En ce qui concerne la mise en oeuvre du nouveau rôle dévolu à l'avocat, la question des moyens qui seront mis à disposition est primordiale. Concrètement, il s'agit d'assurer la présence d'un avocat dès le début de la garde à vue, lors des auditions, et de lui permettre d'accéder à certains documents de la procédure, de jour comme de nuit, sur l'ensemble du territoire national.

Une réforme de la garde à vue ne sera pas possible sans une prise en compte des contraintes humaines, matérielles, et financières. Il faudra, par exemple, renforcer et aménager les services de police et les unités de gendarmerie, et prendre en compte la rétribution des avocats commis d'office au titre de l'aide juridictionnelle. Dans les faits, il serait purement inconcevable que les plus démunis – qu'ils soient gardés à vue ou victimes – se voient contraints, au cours de la procédure, de renoncer à l'assistance d'un avocat, faute de moyens.

L'effectivité de ces nouvelles mesures va de fait nécessiter une réorganisation structurelle profonde. Il est regrettable que les propositions de financement soient pour l'instant inexistantes. À l'évidence, ce n'est pas la prétendue « augmentation » du budget de la justice annoncée pour cette année qui permettra de soutenir la mise en oeuvre de ce projet, notamment l'augmentation attendue des moyens alloués au magistrat du siège.

Nous ne pouvons accepter d'inscrire dans le texte de loi – à la va-vite – des principes inapplicables dans les faits. Ce qui se joue là est fondamental pour l'image de la République et l'examen de ce texte doit permettre de former le consensus le plus acceptable possible. Il n'est nullement question d'ouvrir une brèche à la criminalité organisée ou au terrorisme en offrant aux gardés à vue les moyens de ralentir la procédure judiciaire.

Les trois experts auditionnés en commission des lois l'ont dit très clairement : le report de la présence de l'avocat, extrêmement sensible et dangereux, doit être circonstancié, fondé sur une motivation concrète, au cas par cas, indépendante de la simple nature de l'infraction. Certains points auxquels se heurtent ouvertement conceptions sécuritaires et libertaires méritent donc d'être approfondis et affinés.

Cette réforme imposée de la garde à vue ne correspond qu'aux minima attendus en matière de procédure pénale, sans parvenir à satisfaire les attentes européennes et nationales. Le texte comporte certaines lacunes qui devront être comblées ; je pense notamment à la question essentielle des régimes dérogatoires.
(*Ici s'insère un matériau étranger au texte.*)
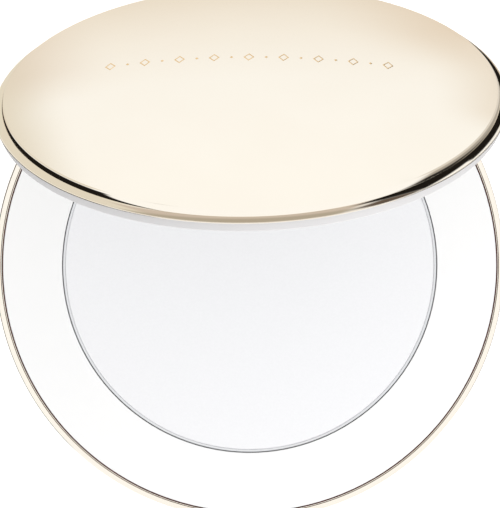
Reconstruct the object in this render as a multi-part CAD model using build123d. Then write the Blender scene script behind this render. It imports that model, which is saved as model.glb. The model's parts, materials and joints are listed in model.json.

Les députés radicaux de gauche défendent avant toute chose les valeurs insufflées par nos institutions républicaines. Ils militent pour une action judiciaire confortée, impartiale et transparente. Face à l'engrenage de l'humiliation qui caractérise depuis trop longtemps la garde à vue, spécificité française à l'instar de nos prisons, nous souhaitons que le texte adopté soit exemplaire. Espérons que nombre des propositions et réserves émises par nos collègues parlementaires seront entendues par le Gouvernement.

Je l'ai déjà dit, je le redis : la recherche d'un point d'équilibre doit prévaloir. Toute la difficulté consiste à trouver la juste mesure entre respect des droits et quête de la vérité. La réussite de ce texte repose en grande partie sur la manifestation d'une volonté raisonnable, intelligente et constructive de la part de l'État républicain. Sans cette volonté gouvernementale – qui reste encore à démontrer –, les juges européens et nationaux seront, vous le savez, dans l'obligation de corriger une nouvelle fois notre législation.